A Different Vision of the Future

What if the future of generational wealth isn’t about control—but consciousness?

Not preservation—but evolution.

Not protection—but awareness.

Not dominance—but development.

What if the true work of legacy families is not creating dynasties—

But creating whole humans capable of stewarding power, influence, and responsibility without losing their souls?

A New Definition of Success

Success is not:

  • How long the financial capital lasts

  • How big the enterprise(s) become

  • How complex the structures are

Success is:

  • Whether the family remains intact

  • Whether the relationships remain healthy

  • Whether the next generation is psychologically whole

  • Whether leadership is rooted in purpose

  • Whether wealth serves growth, not control

Closing Reflection

If you’re a founder: Your greatest gift to the next generation is not capital.

It’s emotional permission.

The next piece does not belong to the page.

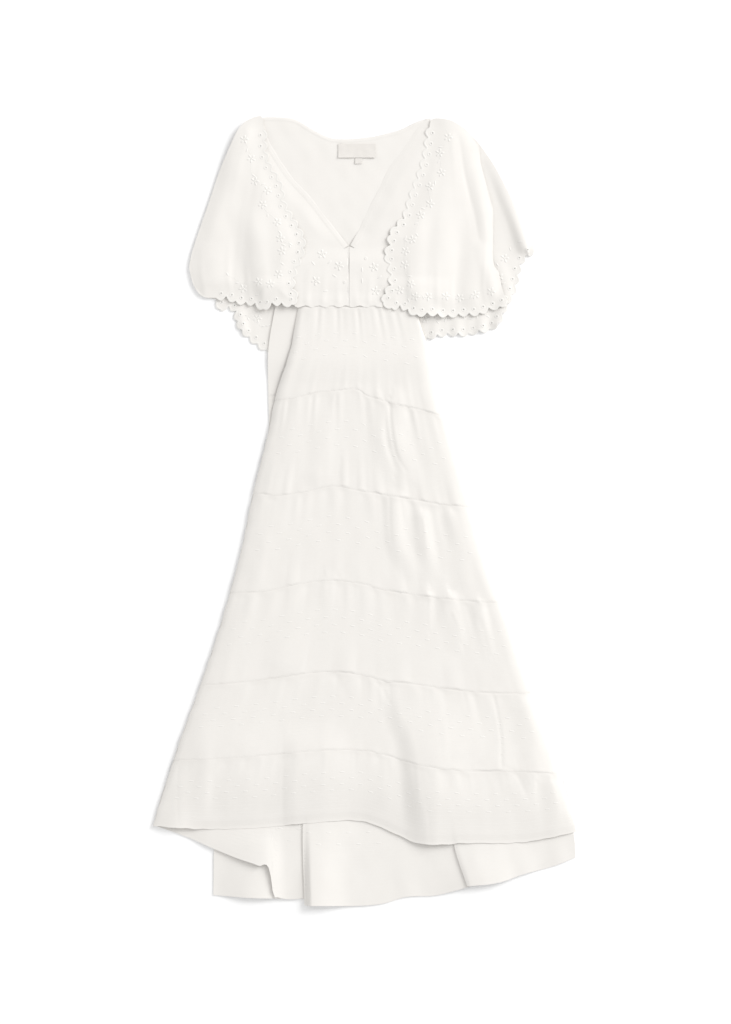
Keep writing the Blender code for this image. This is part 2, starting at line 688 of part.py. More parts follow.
def add_skirt_front():
    """Six tiers, each gathered into the one above and lapped by it, and the hem pressed down in places."""
    for tier in range(1, len(SEAM_NAMES)):
        last = tier == len(SEAM_NAMES) - 1
        rows = []
        for v in HEM_TIER_ROWS if last else TIER_ROWS:
            row = []
            for s in column_shares():
                top = table_value(SKIRT_SEAMS, "s", SEAM_NAMES[tier - 1], s)
                foot = table_value(SKIRT_SEAMS, "s", SEAM_NAMES[tier], s)
                foot -= 0.0 if last else LAP
                y = top + v * (foot - top)
                x, from_left, from_right = skirt_place(s, y, "front_left")
                edge = rounded_edge(min(from_left, from_right))
                wave = 0.5 - 0.5 * math.cos(2.0 * math.pi * (GATHER_WAVES * s + 0.5 * (tier % 2)))
                gather = GATHER_DEPTH * (1.0 - smooth_step(v / GATHER_REACH)) * edge * wave
                low_half = smooth_step(2.0 * v - 1.0)
                lift = 0.0 if last else LAP_LIFT * low_half
                press = table_value(HEM_PRESS, "s", "press", s) * smooth_step((v - 0.1) / 0.9)
                press = press if last else 0.0
                under = skirt_front_under(x, y, from_left, from_right, gather, press)
                row.append((x, y, under + lift))
            rows.append(row)
        add_grid_wall(f"skirt_front_tier_{tier}", rows)


def add_skirt_back():
    """Five plain tiers under the front, edge to edge along straight seams."""
    columns = 6
    rows_per_tier = 8
    for tier in range(1, len(BACK_SEAM_HEIGHTS)):
        top = BACK_SEAM_HEIGHTS[tier - 1] - SEAM_GAP
        foot = BACK_SEAM_HEIGHTS[tier]
        rows = []
        for i in range(rows_per_tier + 1):
            y = top + (foot - top) * i / rows_per_tier
            places = [skirt_place(j / columns, y, "back_left")[0] for j in range(columns + 1)]
            rows.append([(x, y, body_back_under(y)) for x in places])
        add_grid_wall(f"skirt_back_tier_{tier}", rows)


def side_at(side, v):
    """The place a share of the way down a stretch's side."""
    path = [Vector(p) for p in side]
    total = path[0].y - path[-1].y
    y = path[0].y - v * total
    for a, b in zip(path, path[1:]):
        if y >= b.y - 1e-6:
            return a.lerp(b, (a.y - y) / (a.y - b.y))
    return path[-1]


def stretch_shares(stretch):
    """Shares across a stretch: the corners of its hem, and even ones that keep apart from them."""
    shares = [s for s, _ in stretch.hem]
    for j in range(stretch.columns + 1):
        even = j / stretch.columns
        if all(abs(even - s) > COLUMN_APART for s in shares):
            shares.append(even)
    return sorted(shares)


def add_back_hem():
    """The lowest back tier, in the stretches that its folds make."""
    top = BACK_SEAM_HEIGHTS[-1] - SEAM_GAP
    for stretch in BACK_HEM_STRETCHES:
        rows = []
        for v in STRETCH_ROWS:
            left = side_at(stretch.left, v)
            right = side_at(stretch.right, v)
            row = []
            for s in stretch_shares(stretch):
                x = left.x + s * (right.x - left.x)
                y = top + v * (hem_height(stretch.hem, s) - top)
                row.append((x, y, low_back_under(stretch.name, x, y)))
            rows.append(row)
        add_grid_wall(stretch.name, rows)


def hem_height(hem, s):
    """The height of a stretch's hem at a share of its width."""
    for (sa, ya), (sb, yb) in zip(hem, hem[1:]):
        if s <= sb + 1e-9:
            return ya + (yb - ya) * (s - sa) / (sb - sa)
    return hem[-1][1]


def scalloped(points, outward):
    """A scalloped edge along the points, and its eyelets. outward is 1 where out is left of the path."""
    path = smooth_path(points, SCALLOP_PITCH)
    sides = normals(path)
    edge = []
    eyelets = []
    for i in range(len(path) - 1):
        for t in SCALLOP_STATIONS:
            bulge = SCALLOP_DEPTH * math.sin(math.pi * t)
            side = sides[i].lerp(sides[i + 1], t)
            edge.append(path[i].lerp(path[i + 1], t) + side * outward * bulge)
        middle = path[i].lerp(path[i + 1], 0.5)
        inward = -outward * sides[i].lerp(sides[i + 1], 0.5).normalized()
        eyelets.append(middle + inward * EYELET_INSET)
    edge.append(path[-1])
    return edge, eyelets


def eyelet_loop(centre):
    """The outline of an eyelet."""
    radius = 0.5 * EYELET_DIAMETER
    turn = 2.0 * math.pi / EYELET_SIDES
    return [
        (centre.x + radius * math.cos(turn * k), centre.y + radius * math.sin(turn * k))
        for k in range(EYELET_SIDES)
    ]


def add_cape(name, scallop_points, plain_points, outward, under, shows, inset=0.0):
    """A cape half. Eyelets are cut where shows(x, y) is true."""
    edge, centres = scalloped(scallop_points, outward)
    plain = smooth_path(plain_points, PLAIN_STEP)
    plain = [plain[0]] + offset_path(plain, -outward * inset)[1:-1] + [plain[-1]]
    outline = edge + plain[1:-1]
    holes = []
    spacing = EYELET_SPACING * EYELET_DIAMETER
    kept = []
    for centre in centres:
        alone = all((centre - other).length > spacing for other in kept)
        clear = clear_of([[tuple(p) for p in outline]], *centre, EYELET_MARGIN)
        if alone and clear and shows(centre.x, centre.y):
            kept.append(centre)
            holes.append(eyelet_loop(centre))
    rounding = offset_path(plain, -outward * ROUNDING_ROW)[1:-1]
    return add_outline_wall(name, outline, under, CAPE_MESH, holes, rounding)


def add_capes():
    """Two front and two back cape halves with scalloped, eyelet-edged borders."""

    def everywhere(x, y):
        return True

    def left_of_skirt(x, y):
        return x < BACK_EYELETS_LEFT_X or y < BACK_EYELETS_LEFT_Y

    def right_of_skirt(x, y):
        return x > BACK_EYELETS_RIGHT_X

    def back_under(x, y):
        return cape_back_top(x, y) - CLOTH

    add_cape(
        "cape_front_left", CAPE_FRONT_LEFT_SCALLOPED, CAPE_LEFT_PLAIN, 1,
        cape_front_under(CAPE_LEFT_FOLDS, CAPE_LEFT_PLAIN[:-1], CAPE_FRONT_LEFT_SCALLOPED), everywhere,
    )
    add_cape(
        "cape_front_right", CAPE_FRONT_RIGHT_SCALLOPED, CAPE_FRONT_RIGHT_PLAIN, -1,
        cape_front_under(CAPE_RIGHT_FOLDS, CAPE_FRONT_RIGHT_PLAIN[:-1], CAPE_FRONT_RIGHT_SCALLOPED),
        everywhere,
    )
    add_cape(
        "cape_back_left", CAPE_BACK_LEFT_SCALLOPED, CAPE_BACK_LEFT_PLAIN, -1,
        back_under, left_of_skirt, BACK_CAPE_INSET,
    )
    add_cape(
        "cape_back_right", CAPE_BACK_RIGHT_SCALLOPED, CAPE_BACK_RIGHT_PLAIN, -1,
        back_under, right_of_skirt, BACK_CAPE_INSET,
    )


def bodice_front_under(x, y):
    """Underside of the bodice fronts: off the back below the V, and lapped over the waist."""
    puffed = BODICE_PUFF * smooth_step((V_FOOT - y) / V_FOOT_EASE)
    lapped = LAP_LIFT * smooth_step((WAIST_LAP_START - y) / WAIST_LAP_EASE)
    return BODY_FRONT_UNDER + puffed + lapped


def waist_line(start, end):
    """The gathered foot of a bodice front, from one place across to another."""
    steps = 12
    line = []
    for i in range(steps + 1):
        x = start + (end - start) * i / steps
        turn = 2.0 * math.pi * WAIST_WAVES * (x - WAIST_WAVE_START) / WAIST_WIDTH
        line.append((x, WAIST_SEAM_Y + WAIST_WAVE_DEPTH * math.cos(turn)))
    return line


def add_bodice_back():
    """The bodice back and the binding of its neck."""

    def under(x, y):
        return BODY_BACK_UNDER

    neck = smooth_path(BACK_NECK, NECK_STEP)
    strip = neck + offset_path(neck, -BINDING_WIDTH)[::-1]
    add_outline_wall("back_neck_binding", strip, under, BODICE_MESH)
    body_neck = offset_path(neck, -BINDING_WIDTH - SEAM_GAP)
    outline = body_neck + list(BODICE_BACK_RIGHT_SIDE) + list(BODICE_BACK_LEFT_SIDE)
    add_outline_wall("bodice_back", outline, under, BODICE_MESH)


def add_bodice_front(side, v_edge, outward, waist_x, side_edge):
    """A bodice front and the binding of its V edge. outward is 1 on the left and -1 on the right."""
    centre = CENTRE_X - 0.5 * outward * SEAM_GAP
    path = smooth_path(v_edge, V_STEP)
    strip = path + offset_path(path, -outward * V_BINDING_WIDTH)[::-1]
    strip = [(outward * min(outward * p[0], outward * centre), p[1]) for p in strip]
    add_outline_wall(f"front_neck_binding_{side}", strip, bodice_front_under, BODICE_MESH)
    edge = offset_path(path, -outward * (V_BINDING_WIDTH + SEAM_GAP))
    edge = [p for p in edge if outward * (centre - p.x) > 1.0]
    outline = edge + [(centre, V_MEETING_Y)] + waist_line(centre, waist_x) + list(side_edge)
    add_outline_wall(f"bodice_front_{side}", outline, bodice_front_under, BODICE_MESH)


def add_bodice():
    """Bodice back, the two bodice fronts and the bindings of the neck."""
    add_bodice_back()
    add_bodice_front("left", V_LEFT, 1, WAIST_LEFT_X, BODICE_FRONT_LEFT_SIDE[1:])
    add_bodice_front("right", V_RIGHT, -1, WAIST_RIGHT_X, BODICE_FRONT_RIGHT_SIDE[-2::-1])


def rectangle(centre, size):
    """The corners of a rectangle."""
    x, y = centre
    w, h = 0.5 * size[0], 0.5 * size[1]
    return [(x - w, y - h), (x + w, y - h), (x + w, y + h), (x - w, y + h)]


def add_labels():
    """A blank neck label and a blank size tab on the inside of the bodice back."""
    on_back = BODY_BACK_UNDER + CLOTH + SEAM_GAP

    def under(x, y):
        return on_back

    for name, centre, size in (
        ("neck_label", LABEL_CENTRE, LABEL_SIZE),
        ("size_tab", TAB_CENTRE, TAB_SIZE),
    ):
        outline = rectangle(centre, size)
        add_outline_wall(name, outline, under, BODICE_MESH, colour=LABEL_COLOUR, cloth=LABEL_CLOTH)


def main():
    for old in list(bpy.data.objects):
        bpy.data.objects.remove(old)
    add_skirt_back()
    add_back_hem()
    add_capes()
    add_bodice()
    add_labels()
    add_skirt_front()


main()
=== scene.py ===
"""Looks of an embroidered midi dress that lies flat on its back, seen from straight above.

Metres, +Z up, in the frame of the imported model. The dress lies on z = 0 with its front up. +Y runs from the
hem to the neck and +X to the right as seen from above. Its sizes are in millimetres, and MM turns them into
metres. Each cloth is a closed shell whose upper side follows that of the solid that it replaces.
"""
import math
import random
from collections import namedtuple

import bpy
import numpy as np
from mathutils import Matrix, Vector
from mathutils.geometry import delaunay_2d_cdt


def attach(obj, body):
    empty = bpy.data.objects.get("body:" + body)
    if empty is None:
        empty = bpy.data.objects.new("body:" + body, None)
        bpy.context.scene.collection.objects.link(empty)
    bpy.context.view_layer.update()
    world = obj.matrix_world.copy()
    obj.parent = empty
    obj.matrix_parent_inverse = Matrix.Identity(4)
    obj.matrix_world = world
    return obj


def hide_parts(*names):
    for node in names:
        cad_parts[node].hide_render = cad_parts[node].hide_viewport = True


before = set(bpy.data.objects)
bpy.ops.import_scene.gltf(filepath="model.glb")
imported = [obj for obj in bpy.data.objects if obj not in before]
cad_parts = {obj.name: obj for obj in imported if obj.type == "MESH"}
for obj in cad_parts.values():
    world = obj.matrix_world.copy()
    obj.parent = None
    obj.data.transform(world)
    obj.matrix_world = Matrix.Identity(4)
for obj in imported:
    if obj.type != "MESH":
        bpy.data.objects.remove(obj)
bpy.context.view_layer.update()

MM = 0.001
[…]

To be human. To struggle. To evolve. To lead differently.

If you’re next generation: Your greatest responsibility is not performance.

It’s self-development. Identity formation. Inner leadership. Emotional maturity.

Because legacy is not a structure. It’s a state of being.

And the future isn’t something we inherit.

It’s something we become by defining and then, developing our values.

Fear is not weakness.

It’s awareness.

And awareness is where conscious legacy begins.


Bonus:

Three co-active coaching questions to start.

  • “Who are you becoming in the process of stewarding, transferring and/or receiving this wealth—and is that person aligned with your core values?”

  • “What part of your identity has been shaped by expectations rather than your choices, and what could change if you chose differently?”

  • “If legacy were defined by how people feel in your presence rather than what you leave behind, what would you need to develop internally?”